--- DATASET EXCERPT ---
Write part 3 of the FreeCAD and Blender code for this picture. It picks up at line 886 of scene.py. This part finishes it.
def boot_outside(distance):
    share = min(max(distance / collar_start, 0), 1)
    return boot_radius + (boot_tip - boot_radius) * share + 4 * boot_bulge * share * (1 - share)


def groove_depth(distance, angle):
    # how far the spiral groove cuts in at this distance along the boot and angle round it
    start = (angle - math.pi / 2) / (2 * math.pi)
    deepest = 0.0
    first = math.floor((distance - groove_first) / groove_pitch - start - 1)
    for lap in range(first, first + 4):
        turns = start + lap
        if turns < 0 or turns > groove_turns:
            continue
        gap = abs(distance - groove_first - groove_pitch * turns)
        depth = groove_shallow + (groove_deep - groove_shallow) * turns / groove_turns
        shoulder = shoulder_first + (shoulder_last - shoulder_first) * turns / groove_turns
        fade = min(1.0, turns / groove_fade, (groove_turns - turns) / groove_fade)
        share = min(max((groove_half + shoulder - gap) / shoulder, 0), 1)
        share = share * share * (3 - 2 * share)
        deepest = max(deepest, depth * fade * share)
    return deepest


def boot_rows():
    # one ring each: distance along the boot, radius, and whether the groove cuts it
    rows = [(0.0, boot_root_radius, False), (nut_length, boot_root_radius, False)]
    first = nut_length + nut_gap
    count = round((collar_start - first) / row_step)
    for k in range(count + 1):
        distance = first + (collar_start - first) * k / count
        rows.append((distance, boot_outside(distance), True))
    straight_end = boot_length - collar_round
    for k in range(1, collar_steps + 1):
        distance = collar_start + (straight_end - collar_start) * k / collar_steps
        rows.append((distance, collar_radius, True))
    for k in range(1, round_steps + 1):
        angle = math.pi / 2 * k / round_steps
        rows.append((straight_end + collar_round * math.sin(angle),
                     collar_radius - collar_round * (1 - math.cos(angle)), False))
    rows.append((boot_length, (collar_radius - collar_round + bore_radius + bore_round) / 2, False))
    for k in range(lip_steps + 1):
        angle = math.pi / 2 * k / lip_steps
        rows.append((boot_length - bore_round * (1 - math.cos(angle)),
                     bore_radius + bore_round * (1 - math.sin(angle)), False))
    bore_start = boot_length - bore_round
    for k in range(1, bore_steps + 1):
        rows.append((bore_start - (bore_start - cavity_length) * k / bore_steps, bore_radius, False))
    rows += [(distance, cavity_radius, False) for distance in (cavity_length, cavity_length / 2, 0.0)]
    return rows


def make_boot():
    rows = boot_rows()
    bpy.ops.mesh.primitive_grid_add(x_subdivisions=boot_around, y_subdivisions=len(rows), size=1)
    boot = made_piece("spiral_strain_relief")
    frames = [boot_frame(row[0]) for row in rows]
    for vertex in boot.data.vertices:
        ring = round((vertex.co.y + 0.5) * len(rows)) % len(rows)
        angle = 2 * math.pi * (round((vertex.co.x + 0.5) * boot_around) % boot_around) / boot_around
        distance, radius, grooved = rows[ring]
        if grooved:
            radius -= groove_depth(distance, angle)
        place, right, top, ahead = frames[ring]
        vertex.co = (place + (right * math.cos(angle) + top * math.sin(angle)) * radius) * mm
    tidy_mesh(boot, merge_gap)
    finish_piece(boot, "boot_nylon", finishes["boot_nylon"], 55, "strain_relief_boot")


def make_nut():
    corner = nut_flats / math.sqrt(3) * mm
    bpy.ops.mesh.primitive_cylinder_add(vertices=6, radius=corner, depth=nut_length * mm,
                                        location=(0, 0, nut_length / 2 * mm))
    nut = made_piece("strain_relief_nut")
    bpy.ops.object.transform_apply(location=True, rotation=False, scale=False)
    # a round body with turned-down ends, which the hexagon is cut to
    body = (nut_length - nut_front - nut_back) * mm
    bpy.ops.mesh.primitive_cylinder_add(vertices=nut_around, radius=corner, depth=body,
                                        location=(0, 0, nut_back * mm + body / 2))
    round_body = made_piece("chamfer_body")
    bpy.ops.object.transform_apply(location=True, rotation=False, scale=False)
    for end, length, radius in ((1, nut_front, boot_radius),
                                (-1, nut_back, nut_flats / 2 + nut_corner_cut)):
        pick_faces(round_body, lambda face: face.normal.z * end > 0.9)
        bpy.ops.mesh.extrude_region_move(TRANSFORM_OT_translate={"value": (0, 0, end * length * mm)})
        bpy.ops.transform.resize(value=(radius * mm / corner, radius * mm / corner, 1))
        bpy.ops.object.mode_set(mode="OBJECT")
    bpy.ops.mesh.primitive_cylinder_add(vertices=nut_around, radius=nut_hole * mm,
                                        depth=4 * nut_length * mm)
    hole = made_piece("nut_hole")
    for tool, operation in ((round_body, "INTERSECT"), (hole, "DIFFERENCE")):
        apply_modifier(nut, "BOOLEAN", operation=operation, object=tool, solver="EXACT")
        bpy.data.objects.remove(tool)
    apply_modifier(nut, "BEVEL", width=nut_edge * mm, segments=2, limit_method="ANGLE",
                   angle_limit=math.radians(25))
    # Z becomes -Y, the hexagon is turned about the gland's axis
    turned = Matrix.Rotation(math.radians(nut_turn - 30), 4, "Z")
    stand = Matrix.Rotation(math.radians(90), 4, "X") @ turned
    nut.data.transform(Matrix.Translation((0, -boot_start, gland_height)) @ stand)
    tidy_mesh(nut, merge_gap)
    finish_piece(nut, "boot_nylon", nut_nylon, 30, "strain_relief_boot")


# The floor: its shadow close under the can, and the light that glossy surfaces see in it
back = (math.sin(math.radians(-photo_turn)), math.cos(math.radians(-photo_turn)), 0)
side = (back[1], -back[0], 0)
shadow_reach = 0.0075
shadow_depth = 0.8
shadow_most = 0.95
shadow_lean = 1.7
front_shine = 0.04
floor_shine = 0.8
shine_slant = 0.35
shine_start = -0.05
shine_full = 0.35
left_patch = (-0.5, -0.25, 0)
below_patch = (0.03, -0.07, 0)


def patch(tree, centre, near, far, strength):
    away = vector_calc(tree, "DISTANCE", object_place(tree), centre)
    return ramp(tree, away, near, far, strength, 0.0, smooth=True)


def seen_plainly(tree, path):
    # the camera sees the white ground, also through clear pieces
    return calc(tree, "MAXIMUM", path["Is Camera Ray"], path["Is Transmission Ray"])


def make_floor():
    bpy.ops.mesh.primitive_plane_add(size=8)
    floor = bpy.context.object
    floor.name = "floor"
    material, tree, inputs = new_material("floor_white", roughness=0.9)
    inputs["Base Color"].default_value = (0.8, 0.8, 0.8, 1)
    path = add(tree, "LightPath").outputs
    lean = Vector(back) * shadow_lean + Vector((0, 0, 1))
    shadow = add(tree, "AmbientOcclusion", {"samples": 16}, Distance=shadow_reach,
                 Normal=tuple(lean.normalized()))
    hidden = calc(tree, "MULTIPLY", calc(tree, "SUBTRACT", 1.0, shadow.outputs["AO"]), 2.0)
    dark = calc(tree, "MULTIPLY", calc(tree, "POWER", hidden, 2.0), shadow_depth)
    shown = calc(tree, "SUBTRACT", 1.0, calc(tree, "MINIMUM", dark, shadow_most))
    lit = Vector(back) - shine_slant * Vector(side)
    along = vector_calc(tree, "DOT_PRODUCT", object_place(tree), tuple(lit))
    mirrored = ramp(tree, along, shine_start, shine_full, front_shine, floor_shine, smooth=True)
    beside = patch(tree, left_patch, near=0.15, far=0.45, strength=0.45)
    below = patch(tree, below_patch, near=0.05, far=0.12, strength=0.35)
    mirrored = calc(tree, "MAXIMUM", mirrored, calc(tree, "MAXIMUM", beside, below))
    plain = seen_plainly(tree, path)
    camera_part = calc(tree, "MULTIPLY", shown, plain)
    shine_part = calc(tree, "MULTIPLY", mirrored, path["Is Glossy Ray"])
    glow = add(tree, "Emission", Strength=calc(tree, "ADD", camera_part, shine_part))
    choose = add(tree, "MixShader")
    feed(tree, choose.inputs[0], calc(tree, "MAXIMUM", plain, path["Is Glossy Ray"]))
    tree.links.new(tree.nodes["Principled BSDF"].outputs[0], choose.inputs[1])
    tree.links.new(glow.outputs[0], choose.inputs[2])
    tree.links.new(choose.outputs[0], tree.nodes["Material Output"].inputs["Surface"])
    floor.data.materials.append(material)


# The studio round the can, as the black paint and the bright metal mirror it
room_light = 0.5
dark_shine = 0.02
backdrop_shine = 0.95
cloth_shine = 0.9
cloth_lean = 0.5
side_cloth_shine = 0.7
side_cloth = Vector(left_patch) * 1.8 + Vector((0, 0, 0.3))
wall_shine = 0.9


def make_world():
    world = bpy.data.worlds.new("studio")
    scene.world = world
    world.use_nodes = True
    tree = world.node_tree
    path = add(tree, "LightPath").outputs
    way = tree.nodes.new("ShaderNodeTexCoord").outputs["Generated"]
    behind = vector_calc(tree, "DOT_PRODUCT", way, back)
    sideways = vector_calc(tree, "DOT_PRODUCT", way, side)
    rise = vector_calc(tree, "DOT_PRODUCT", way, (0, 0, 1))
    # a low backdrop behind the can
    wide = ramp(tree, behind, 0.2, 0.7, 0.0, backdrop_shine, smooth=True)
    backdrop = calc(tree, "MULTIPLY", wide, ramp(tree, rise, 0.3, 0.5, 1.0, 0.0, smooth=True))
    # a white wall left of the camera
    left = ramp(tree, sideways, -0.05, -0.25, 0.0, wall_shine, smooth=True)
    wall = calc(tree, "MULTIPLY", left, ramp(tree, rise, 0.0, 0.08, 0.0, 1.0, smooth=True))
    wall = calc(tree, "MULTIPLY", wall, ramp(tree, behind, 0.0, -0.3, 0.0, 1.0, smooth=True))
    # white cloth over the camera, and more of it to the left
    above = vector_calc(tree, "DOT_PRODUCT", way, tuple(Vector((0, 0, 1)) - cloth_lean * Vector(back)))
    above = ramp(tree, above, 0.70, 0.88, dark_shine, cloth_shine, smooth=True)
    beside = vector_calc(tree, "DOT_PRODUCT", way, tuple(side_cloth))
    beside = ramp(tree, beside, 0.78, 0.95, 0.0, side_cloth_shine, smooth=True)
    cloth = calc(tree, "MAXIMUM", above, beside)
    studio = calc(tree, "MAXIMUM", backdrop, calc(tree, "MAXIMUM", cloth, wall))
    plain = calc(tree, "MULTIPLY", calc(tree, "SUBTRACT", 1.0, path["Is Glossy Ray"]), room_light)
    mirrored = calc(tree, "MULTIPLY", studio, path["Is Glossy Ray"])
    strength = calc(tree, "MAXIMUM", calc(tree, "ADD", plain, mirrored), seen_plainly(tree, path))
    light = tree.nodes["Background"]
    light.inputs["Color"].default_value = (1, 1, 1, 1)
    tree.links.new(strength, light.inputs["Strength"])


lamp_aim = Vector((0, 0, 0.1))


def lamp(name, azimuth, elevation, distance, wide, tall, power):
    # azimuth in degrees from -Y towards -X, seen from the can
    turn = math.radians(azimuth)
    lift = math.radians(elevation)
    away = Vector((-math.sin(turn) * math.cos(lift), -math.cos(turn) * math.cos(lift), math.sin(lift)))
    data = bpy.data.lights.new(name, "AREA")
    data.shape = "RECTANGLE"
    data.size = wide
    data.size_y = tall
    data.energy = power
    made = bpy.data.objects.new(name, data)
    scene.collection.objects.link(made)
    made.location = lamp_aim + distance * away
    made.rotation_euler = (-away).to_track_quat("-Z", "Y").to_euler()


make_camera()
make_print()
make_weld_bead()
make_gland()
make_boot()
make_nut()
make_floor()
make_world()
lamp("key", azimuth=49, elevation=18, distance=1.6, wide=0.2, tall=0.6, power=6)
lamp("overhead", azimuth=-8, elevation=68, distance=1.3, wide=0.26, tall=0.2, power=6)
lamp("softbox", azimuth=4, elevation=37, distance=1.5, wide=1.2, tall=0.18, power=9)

--- WHAT IS EXPECTED ---
Quote only the stretch of lines that starts the data above and ends with the line containing "return boot_radius +", both included.

--- SOLUTION FOR THIS TASK ---
Write part 3 of the FreeCAD and Blender code for this picture. It picks up at line 886 of scene.py. This part finishes it.
def boot_outside(distance):
    share = min(max(distance / collar_start, 0), 1)
    return boot_radius + (boot_tip - boot_radius) * share + 4 * boot_bulge * share * (1 - share)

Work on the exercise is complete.